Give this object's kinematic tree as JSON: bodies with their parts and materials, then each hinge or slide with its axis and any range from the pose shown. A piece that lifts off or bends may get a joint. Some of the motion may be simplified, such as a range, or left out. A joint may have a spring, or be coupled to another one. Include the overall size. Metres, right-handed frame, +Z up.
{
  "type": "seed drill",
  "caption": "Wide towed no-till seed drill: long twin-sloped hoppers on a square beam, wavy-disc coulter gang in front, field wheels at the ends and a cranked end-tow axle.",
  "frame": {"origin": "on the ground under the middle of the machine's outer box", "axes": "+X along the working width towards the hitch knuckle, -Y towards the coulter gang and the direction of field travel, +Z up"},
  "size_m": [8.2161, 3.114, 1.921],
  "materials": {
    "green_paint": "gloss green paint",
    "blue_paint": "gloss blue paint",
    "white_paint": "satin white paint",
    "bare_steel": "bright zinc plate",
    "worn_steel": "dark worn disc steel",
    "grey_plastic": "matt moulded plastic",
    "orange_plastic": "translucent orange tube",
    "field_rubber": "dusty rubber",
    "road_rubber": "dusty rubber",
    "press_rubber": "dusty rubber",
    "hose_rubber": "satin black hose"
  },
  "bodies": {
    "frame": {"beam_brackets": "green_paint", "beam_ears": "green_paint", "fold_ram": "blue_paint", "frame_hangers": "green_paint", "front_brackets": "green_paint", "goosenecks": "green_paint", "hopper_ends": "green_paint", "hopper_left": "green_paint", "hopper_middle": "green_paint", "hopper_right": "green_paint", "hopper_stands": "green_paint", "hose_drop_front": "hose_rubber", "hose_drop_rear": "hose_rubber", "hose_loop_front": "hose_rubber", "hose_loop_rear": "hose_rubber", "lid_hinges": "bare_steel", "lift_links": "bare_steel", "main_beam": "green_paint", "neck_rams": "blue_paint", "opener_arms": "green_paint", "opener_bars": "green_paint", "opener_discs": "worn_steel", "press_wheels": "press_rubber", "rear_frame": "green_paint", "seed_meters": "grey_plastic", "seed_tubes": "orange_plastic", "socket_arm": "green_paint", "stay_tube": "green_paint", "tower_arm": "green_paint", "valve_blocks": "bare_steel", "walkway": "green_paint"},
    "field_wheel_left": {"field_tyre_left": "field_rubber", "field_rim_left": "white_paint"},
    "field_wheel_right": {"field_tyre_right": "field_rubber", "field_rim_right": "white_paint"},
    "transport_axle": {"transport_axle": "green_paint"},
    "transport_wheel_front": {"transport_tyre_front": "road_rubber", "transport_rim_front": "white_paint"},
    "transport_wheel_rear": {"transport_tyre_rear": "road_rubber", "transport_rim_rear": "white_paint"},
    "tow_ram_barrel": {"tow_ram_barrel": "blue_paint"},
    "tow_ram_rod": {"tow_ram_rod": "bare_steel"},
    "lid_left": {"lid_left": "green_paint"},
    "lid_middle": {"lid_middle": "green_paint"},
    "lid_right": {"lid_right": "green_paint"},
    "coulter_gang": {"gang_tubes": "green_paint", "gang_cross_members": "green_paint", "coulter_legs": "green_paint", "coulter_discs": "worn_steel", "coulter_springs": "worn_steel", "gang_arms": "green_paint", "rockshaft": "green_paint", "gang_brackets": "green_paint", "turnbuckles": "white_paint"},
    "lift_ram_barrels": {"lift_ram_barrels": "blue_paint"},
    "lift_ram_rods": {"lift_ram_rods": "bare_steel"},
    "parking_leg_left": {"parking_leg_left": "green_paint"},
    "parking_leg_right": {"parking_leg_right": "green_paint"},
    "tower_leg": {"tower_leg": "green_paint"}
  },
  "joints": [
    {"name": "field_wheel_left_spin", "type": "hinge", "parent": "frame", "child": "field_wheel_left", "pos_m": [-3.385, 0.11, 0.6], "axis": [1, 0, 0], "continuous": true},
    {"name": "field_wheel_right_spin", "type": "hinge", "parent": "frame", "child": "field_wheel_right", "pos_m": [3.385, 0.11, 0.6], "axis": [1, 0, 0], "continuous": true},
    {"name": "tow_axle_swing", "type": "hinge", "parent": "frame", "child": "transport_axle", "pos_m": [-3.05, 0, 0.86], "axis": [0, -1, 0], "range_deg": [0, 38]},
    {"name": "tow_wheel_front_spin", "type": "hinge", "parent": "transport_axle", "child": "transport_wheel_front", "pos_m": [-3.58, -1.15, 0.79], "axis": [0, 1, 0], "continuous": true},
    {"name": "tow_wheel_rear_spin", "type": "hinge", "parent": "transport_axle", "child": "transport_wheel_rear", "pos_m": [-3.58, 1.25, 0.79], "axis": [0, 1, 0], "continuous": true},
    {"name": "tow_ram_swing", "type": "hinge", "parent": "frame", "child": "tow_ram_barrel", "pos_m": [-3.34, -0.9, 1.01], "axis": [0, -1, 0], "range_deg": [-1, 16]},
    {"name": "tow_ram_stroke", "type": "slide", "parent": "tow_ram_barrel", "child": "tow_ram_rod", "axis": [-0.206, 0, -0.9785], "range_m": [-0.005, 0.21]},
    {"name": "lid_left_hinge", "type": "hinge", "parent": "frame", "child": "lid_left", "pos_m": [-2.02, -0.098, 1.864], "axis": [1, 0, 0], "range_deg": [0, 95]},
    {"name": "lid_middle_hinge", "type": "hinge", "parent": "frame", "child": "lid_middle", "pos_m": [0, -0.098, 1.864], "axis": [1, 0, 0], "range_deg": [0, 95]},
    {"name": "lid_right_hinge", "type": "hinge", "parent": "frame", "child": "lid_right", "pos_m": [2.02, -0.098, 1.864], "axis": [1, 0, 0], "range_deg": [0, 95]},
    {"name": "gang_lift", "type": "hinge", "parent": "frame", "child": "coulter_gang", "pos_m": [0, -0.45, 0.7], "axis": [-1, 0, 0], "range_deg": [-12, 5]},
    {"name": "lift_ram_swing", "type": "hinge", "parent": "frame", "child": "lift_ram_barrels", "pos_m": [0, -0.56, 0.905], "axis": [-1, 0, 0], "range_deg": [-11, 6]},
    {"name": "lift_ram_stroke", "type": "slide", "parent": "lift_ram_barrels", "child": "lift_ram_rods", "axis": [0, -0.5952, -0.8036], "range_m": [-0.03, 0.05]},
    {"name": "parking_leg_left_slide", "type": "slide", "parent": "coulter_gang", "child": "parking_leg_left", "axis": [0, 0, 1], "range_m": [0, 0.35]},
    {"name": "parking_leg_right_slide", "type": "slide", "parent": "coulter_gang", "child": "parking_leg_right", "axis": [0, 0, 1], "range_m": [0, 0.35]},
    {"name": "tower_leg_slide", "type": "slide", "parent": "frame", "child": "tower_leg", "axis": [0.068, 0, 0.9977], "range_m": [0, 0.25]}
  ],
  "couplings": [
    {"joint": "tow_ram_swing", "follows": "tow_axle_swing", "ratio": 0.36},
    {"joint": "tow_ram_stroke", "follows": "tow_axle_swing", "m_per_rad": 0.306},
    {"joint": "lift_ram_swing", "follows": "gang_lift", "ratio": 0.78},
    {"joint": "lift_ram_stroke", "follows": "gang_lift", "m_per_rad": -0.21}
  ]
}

..........

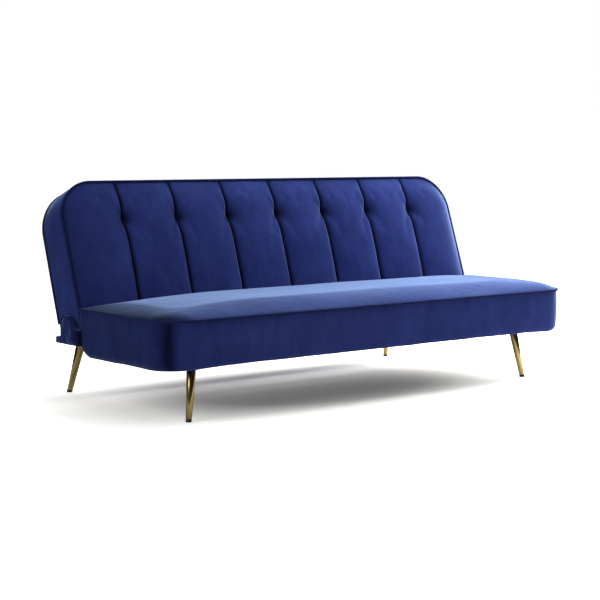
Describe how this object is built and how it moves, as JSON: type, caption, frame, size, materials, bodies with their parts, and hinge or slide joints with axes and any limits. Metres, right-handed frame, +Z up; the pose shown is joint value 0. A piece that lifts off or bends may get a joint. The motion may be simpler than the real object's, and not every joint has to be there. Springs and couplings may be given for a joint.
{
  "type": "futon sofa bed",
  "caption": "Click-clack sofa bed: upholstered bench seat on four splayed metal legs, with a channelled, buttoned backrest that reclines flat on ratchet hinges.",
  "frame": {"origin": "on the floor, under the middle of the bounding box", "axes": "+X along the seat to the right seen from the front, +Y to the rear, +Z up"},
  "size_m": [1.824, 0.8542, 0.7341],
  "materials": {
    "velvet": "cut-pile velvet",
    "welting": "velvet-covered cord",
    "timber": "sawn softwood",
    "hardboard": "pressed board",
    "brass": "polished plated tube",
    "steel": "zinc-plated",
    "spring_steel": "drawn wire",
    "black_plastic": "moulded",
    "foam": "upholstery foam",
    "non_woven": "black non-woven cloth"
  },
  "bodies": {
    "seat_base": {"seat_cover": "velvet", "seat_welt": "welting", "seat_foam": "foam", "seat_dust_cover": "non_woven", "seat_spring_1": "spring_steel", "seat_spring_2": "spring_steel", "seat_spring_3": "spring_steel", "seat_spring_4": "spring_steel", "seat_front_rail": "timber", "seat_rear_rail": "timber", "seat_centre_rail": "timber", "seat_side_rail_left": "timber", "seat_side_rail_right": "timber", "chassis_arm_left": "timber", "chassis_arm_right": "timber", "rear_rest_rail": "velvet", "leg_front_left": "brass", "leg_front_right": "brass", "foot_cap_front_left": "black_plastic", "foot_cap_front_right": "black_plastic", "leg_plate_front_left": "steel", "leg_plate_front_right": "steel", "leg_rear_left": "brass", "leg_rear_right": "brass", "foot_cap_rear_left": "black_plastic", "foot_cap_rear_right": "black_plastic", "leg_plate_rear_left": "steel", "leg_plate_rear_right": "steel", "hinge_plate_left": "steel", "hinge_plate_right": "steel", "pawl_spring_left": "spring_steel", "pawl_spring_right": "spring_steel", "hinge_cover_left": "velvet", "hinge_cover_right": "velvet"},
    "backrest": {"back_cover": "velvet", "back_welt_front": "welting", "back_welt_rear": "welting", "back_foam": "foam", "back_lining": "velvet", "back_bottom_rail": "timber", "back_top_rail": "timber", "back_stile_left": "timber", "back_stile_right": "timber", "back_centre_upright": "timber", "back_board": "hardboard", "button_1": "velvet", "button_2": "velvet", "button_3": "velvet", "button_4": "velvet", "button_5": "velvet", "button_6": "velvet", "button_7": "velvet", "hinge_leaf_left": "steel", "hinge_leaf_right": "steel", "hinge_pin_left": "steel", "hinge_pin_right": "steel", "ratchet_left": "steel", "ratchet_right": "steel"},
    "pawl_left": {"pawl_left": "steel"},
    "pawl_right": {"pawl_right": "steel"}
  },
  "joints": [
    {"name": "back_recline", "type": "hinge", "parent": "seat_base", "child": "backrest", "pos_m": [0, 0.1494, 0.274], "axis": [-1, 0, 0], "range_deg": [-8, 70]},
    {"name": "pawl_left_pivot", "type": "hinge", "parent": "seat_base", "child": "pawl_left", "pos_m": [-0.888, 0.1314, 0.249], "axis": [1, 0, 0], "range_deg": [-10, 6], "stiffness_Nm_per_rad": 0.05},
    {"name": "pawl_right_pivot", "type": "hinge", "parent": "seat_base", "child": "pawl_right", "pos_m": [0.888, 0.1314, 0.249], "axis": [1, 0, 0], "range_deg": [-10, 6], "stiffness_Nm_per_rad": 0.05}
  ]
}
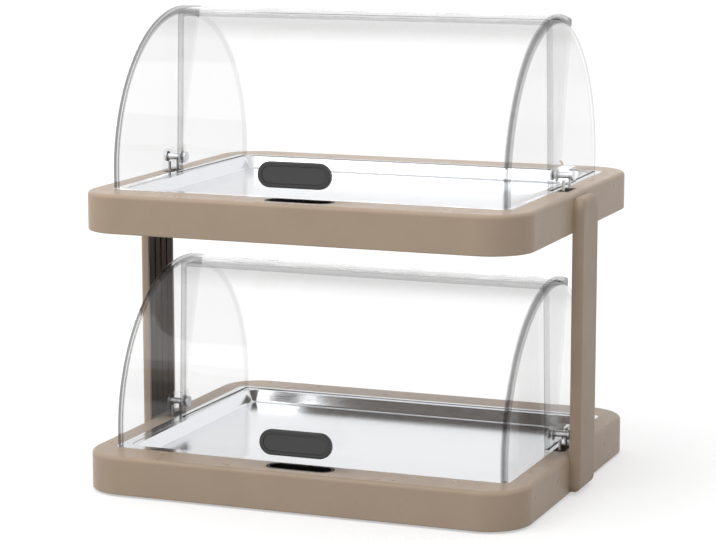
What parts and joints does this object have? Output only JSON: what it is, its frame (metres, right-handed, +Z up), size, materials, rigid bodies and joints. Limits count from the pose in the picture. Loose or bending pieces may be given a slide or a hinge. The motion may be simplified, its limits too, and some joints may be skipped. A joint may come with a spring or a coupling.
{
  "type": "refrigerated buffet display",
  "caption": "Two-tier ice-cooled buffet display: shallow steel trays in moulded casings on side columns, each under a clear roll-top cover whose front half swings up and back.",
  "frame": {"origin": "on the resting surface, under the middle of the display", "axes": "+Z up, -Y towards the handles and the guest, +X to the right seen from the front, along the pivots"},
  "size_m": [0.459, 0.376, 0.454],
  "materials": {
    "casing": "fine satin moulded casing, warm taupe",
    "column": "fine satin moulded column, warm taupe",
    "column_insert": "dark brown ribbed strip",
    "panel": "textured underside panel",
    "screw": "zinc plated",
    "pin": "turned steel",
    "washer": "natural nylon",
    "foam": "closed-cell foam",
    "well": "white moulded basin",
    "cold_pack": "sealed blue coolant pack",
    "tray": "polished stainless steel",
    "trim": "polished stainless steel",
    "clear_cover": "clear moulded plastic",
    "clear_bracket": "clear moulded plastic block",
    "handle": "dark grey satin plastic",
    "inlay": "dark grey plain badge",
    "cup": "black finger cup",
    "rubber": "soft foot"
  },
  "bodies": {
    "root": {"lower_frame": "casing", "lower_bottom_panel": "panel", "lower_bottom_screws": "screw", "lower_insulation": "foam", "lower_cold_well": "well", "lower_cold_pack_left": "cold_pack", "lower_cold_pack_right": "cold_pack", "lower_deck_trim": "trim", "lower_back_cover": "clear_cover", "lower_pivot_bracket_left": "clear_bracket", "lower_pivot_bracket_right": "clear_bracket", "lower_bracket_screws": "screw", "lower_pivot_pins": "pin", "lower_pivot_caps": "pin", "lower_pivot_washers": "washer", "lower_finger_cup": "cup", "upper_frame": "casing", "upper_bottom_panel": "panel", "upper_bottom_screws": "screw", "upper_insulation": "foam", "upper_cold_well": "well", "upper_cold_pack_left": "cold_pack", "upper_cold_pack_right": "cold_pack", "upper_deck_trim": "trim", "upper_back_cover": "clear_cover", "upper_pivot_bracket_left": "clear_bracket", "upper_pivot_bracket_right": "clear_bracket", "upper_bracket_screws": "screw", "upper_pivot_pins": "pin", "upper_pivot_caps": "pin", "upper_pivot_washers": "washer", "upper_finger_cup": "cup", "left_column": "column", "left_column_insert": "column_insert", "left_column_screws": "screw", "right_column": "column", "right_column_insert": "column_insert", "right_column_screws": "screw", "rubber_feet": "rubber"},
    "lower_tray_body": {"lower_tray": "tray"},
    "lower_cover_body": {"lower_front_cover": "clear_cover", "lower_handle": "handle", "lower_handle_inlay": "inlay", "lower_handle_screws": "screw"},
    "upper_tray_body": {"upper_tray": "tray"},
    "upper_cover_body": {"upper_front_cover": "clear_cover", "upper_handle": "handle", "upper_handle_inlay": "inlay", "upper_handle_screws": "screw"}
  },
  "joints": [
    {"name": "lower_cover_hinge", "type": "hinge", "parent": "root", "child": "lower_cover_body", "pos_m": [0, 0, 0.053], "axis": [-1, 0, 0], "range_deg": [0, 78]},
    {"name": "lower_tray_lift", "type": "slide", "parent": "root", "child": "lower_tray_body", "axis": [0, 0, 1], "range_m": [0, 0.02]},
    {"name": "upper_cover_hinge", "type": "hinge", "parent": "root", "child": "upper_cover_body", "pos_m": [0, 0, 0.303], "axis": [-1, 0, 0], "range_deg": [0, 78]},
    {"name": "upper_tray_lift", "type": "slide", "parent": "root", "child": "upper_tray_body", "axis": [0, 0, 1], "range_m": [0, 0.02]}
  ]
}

..........

### WORK TO BE COMPLETED:
Locate all lines in the listing above with the word "lifts" and copy them.

### FULL ANSWER:
Give this object's kinematic tree as JSON: bodies with their parts and materials, then each hinge or slide with its axis and any range from the pose shown. A piece that lifts off or bends may get a joint. Some of the motion may be simplified, such as a range, or left out. A joint may have a spring, or be coupled to another one. Include the overall size. Metres, right-handed frame, +Z up.
Describe how this object is built and how it moves, as JSON: type, caption, frame, size, materials, bodies with their parts, and hinge or slide joints with axes and any limits. Metres, right-handed frame, +Z up; the pose shown is joint value 0. A piece that lifts off or bends may get a joint. The motion may be simpler than the real object's, and not every joint has to be there. Springs and couplings may be given for a joint.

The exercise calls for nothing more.